=== Stored data entries ===
###
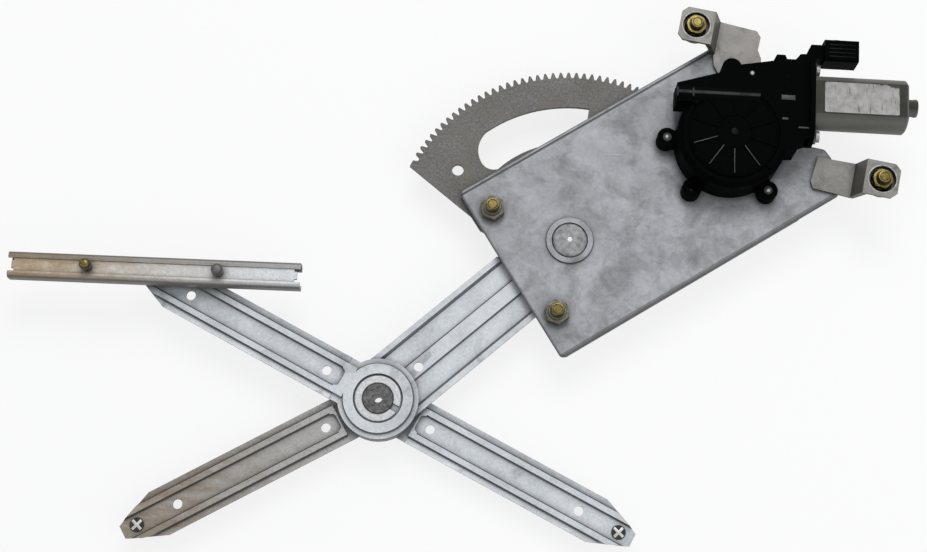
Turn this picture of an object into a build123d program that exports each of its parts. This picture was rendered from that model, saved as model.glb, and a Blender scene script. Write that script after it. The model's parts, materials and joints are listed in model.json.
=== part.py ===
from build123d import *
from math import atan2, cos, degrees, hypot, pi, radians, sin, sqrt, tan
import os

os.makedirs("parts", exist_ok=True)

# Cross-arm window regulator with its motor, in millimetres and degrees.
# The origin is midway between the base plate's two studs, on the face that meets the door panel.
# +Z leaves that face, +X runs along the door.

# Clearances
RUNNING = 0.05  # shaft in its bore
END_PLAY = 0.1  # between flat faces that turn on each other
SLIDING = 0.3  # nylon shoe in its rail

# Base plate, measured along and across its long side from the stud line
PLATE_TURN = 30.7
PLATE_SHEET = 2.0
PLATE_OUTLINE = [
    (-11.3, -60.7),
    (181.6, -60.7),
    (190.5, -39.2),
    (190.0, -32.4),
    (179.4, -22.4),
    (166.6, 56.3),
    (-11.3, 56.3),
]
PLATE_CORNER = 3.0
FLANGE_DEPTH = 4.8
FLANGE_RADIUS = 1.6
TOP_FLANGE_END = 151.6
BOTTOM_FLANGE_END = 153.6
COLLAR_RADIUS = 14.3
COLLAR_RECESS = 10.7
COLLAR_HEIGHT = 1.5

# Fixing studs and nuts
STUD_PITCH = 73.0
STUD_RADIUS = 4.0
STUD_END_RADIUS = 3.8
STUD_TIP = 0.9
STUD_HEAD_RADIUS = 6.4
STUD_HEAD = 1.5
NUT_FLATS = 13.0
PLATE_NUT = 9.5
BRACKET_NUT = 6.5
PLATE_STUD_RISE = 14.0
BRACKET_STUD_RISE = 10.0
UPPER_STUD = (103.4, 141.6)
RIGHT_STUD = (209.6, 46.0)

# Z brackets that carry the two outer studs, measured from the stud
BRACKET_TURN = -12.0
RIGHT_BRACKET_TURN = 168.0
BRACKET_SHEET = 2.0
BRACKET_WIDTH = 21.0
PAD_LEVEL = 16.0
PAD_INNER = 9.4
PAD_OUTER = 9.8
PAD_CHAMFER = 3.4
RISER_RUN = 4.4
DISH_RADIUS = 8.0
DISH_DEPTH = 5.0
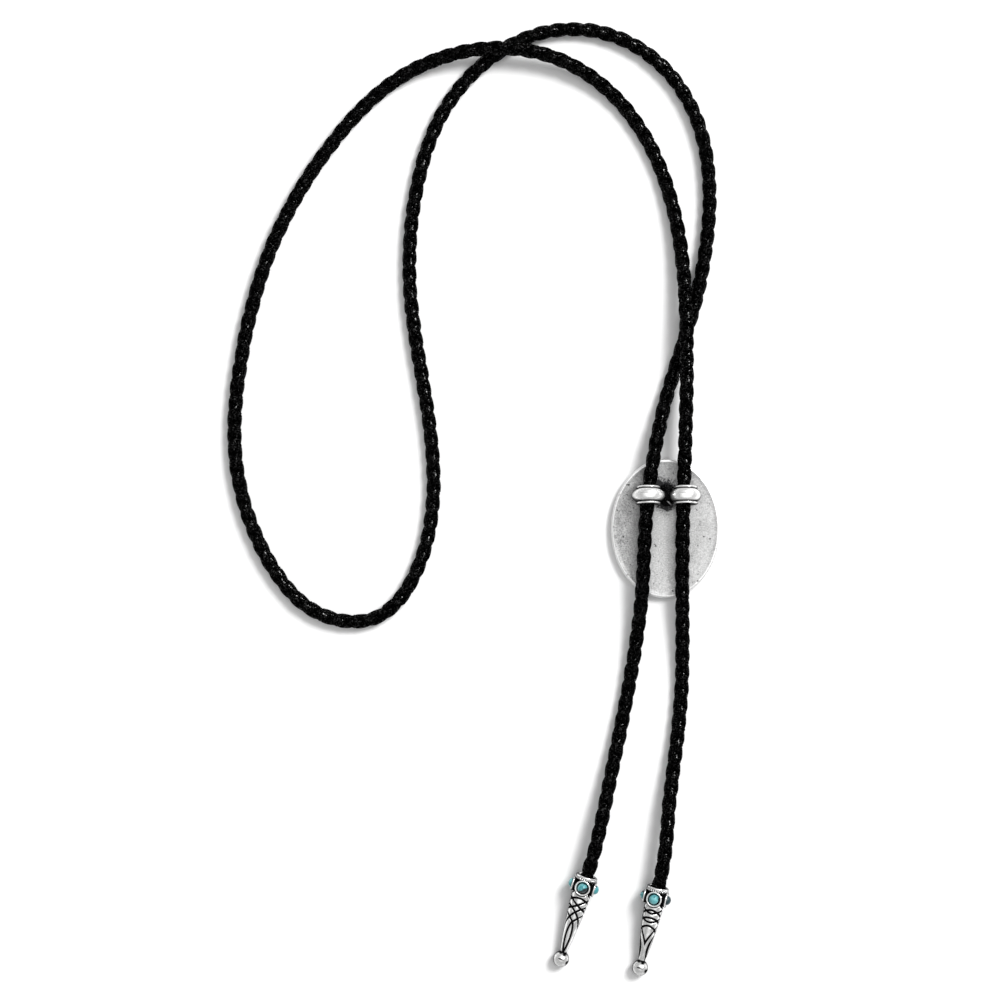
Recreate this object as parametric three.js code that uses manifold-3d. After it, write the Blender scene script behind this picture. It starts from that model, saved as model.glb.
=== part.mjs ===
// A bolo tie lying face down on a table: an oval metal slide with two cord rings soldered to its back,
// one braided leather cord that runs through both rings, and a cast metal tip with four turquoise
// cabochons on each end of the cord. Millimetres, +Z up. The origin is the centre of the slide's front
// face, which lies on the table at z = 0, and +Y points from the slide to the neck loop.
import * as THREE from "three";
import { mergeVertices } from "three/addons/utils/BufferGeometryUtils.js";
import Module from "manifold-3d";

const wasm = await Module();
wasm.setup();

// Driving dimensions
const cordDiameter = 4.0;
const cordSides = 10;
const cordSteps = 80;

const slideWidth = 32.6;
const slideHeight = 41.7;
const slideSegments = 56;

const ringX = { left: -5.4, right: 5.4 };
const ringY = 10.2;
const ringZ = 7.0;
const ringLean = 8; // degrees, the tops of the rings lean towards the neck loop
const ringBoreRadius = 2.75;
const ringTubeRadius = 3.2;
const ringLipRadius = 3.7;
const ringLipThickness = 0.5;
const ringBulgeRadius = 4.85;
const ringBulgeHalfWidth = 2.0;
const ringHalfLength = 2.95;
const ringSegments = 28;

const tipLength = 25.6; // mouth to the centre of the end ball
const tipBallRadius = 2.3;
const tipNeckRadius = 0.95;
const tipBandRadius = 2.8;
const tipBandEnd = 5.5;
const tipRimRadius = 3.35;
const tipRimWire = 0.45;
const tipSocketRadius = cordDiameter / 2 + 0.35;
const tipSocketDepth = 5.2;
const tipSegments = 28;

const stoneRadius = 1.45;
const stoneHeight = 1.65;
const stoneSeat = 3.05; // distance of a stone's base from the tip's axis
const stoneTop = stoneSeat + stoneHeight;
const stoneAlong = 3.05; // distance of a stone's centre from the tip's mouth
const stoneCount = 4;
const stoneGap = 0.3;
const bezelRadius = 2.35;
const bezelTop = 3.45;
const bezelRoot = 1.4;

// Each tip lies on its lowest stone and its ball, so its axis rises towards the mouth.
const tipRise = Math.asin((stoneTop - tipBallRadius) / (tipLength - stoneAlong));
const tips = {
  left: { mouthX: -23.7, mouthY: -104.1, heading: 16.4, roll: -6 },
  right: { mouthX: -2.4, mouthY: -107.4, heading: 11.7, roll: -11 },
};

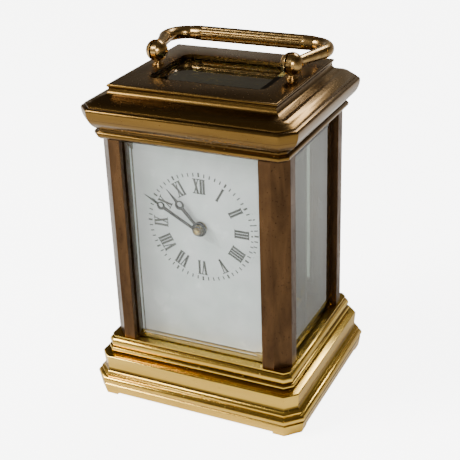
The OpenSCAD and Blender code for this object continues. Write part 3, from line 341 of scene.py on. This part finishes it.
###
=== Description of the task ===
Reproduce the listing above verbatim, from first line to last.

=== Problem solution ===
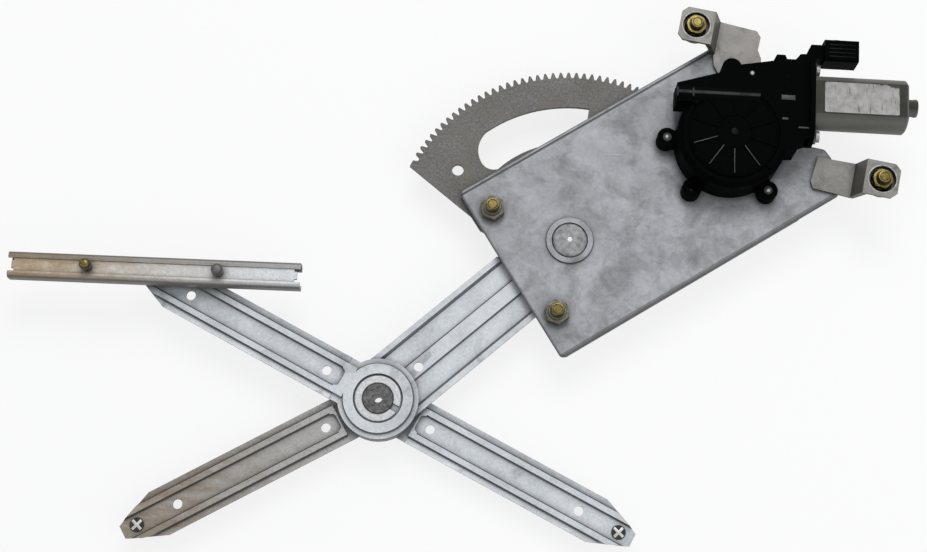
Turn this picture of an object into a build123d program that exports each of its parts. This picture was rendered from that model, saved as model.glb, and a Blender scene script. Write that script after it. The model's parts, materials and joints are listed in model.json.
=== part.py ===
from build123d import *
from math import atan2, cos, degrees, hypot, pi, radians, sin, sqrt, tan
import os

os.makedirs("parts", exist_ok=True)

# Cross-arm window regulator with its motor, in millimetres and degrees.
# The origin is midway between the base plate's two studs, on the face that meets the door panel.
# +Z leaves that face, +X runs along the door.

# Clearances
RUNNING = 0.05  # shaft in its bore
END_PLAY = 0.1  # between flat faces that turn on each other
SLIDING = 0.3  # nylon shoe in its rail

# Base plate, measured along and across its long side from the stud line
PLATE_TURN = 30.7
PLATE_SHEET = 2.0
PLATE_OUTLINE = [
    (-11.3, -60.7),
    (181.6, -60.7),
    (190.5, -39.2),
    (190.0, -32.4),
    (179.4, -22.4),
    (166.6, 56.3),
    (-11.3, 56.3),
]
PLATE_CORNER = 3.0
FLANGE_DEPTH = 4.8
FLANGE_RADIUS = 1.6
TOP_FLANGE_END = 151.6
BOTTOM_FLANGE_END = 153.6
COLLAR_RADIUS = 14.3
COLLAR_RECESS = 10.7
COLLAR_HEIGHT = 1.5

# Fixing studs and nuts
STUD_PITCH = 73.0
STUD_RADIUS = 4.0
STUD_END_RADIUS = 3.8
STUD_TIP = 0.9
STUD_HEAD_RADIUS = 6.4
STUD_HEAD = 1.5
NUT_FLATS = 13.0
PLATE_NUT = 9.5
BRACKET_NUT = 6.5
PLATE_STUD_RISE = 14.0
BRACKET_STUD_RISE = 10.0
UPPER_STUD = (103.4, 141.6)
RIGHT_STUD = (209.6, 46.0)

# Z brackets that carry the two outer studs, measured from the stud
BRACKET_TURN = -12.0
RIGHT_BRACKET_TURN = 168.0
BRACKET_SHEET = 2.0
BRACKET_WIDTH = 21.0
PAD_LEVEL = 16.0
PAD_INNER = 9.4
PAD_OUTER = 9.8
PAD_CHAMFER = 3.4
RISER_RUN = 4.4
DISH_RADIUS = 8.0
DISH_DEPTH = 5.0
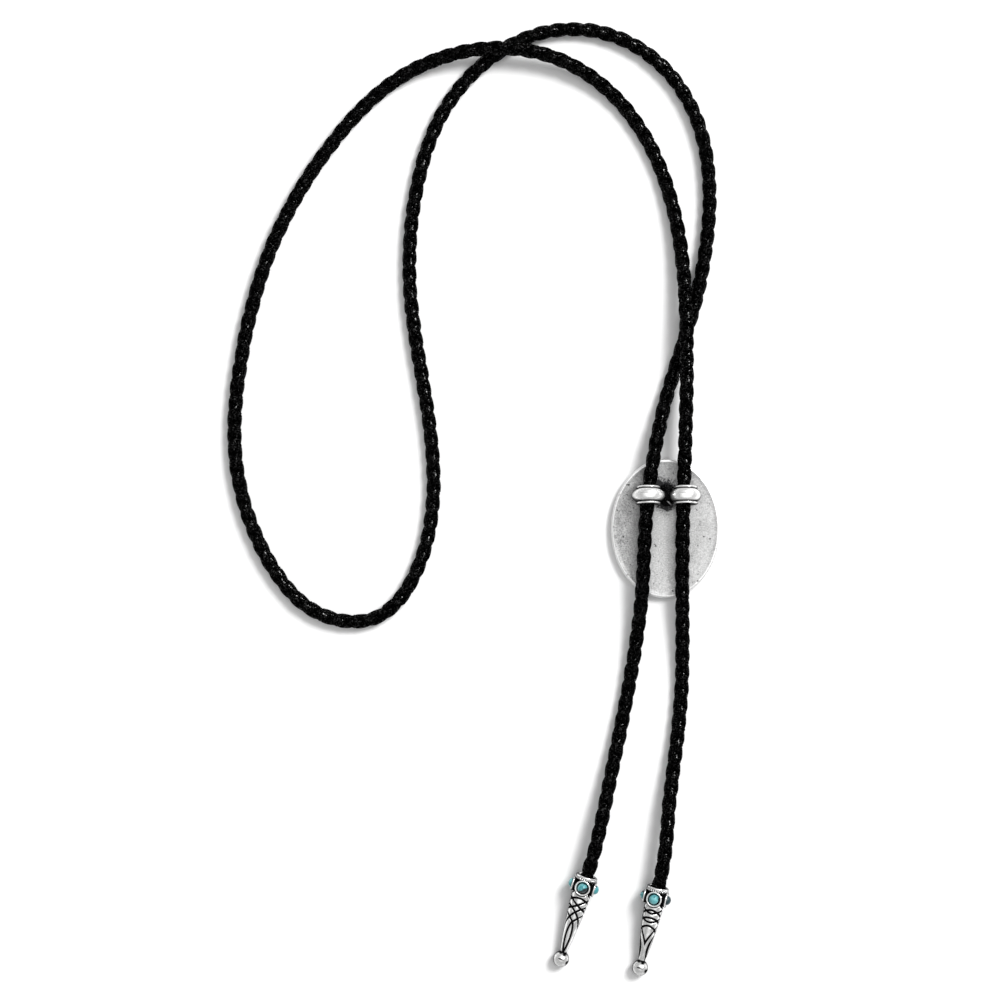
Recreate this object as parametric three.js code that uses manifold-3d. After it, write the Blender scene script behind this picture. It starts from that model, saved as model.glb.
=== part.mjs ===
// A bolo tie lying face down on a table: an oval metal slide with two cord rings soldered to its back,
// one braided leather cord that runs through both rings, and a cast metal tip with four turquoise
// cabochons on each end of the cord. Millimetres, +Z up. The origin is the centre of the slide's front
// face, which lies on the table at z = 0, and +Y points from the slide to the neck loop.
import * as THREE from "three";
import { mergeVertices } from "three/addons/utils/BufferGeometryUtils.js";
import Module from "manifold-3d";

const wasm = await Module();
wasm.setup();

// Driving dimensions
const cordDiameter = 4.0;
const cordSides = 10;
const cordSteps = 80;

const slideWidth = 32.6;
const slideHeight = 41.7;
const slideSegments = 56;

const ringX = { left: -5.4, right: 5.4 };
const ringY = 10.2;
const ringZ = 7.0;
const ringLean = 8; // degrees, the tops of the rings lean towards the neck loop
const ringBoreRadius = 2.75;
const ringTubeRadius = 3.2;
const ringLipRadius = 3.7;
const ringLipThickness = 0.5;
const ringBulgeRadius = 4.85;
const ringBulgeHalfWidth = 2.0;
const ringHalfLength = 2.95;
const ringSegments = 28;

const tipLength = 25.6; // mouth to the centre of the end ball
const tipBallRadius = 2.3;
const tipNeckRadius = 0.95;
const tipBandRadius = 2.8;
const tipBandEnd = 5.5;
const tipRimRadius = 3.35;
const tipRimWire = 0.45;
const tipSocketRadius = cordDiameter / 2 + 0.35;
const tipSocketDepth = 5.2;
const tipSegments = 28;

const stoneRadius = 1.45;
const stoneHeight = 1.65;
const stoneSeat = 3.05; // distance of a stone's base from the tip's axis
const stoneTop = stoneSeat + stoneHeight;
const stoneAlong = 3.05; // distance of a stone's centre from the tip's mouth
const stoneCount = 4;
const stoneGap = 0.3;
const bezelRadius = 2.35;
const bezelTop = 3.45;
const bezelRoot = 1.4;

// Each tip lies on its lowest stone and its ball, so its axis rises towards the mouth.
const tipRise = Math.asin((stoneTop - tipBallRadius) / (tipLength - stoneAlong));
const tips = {
  left: { mouthX: -23.7, mouthY: -104.1, heading: 16.4, roll: -6 },
  right: { mouthX: -2.4, mouthY: -107.4, heading: 11.7, roll: -11 },
};

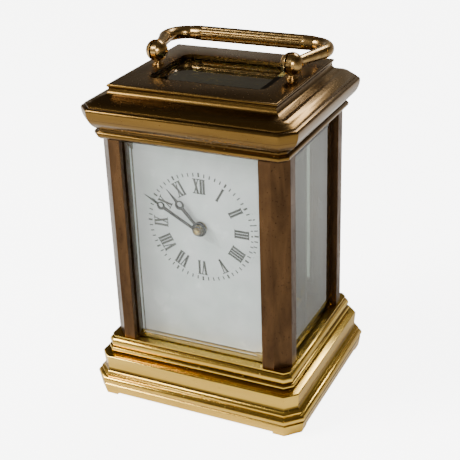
The OpenSCAD and Blender code for this object continues. Write part 3, from line 341 of scene.py on. This part finishes it.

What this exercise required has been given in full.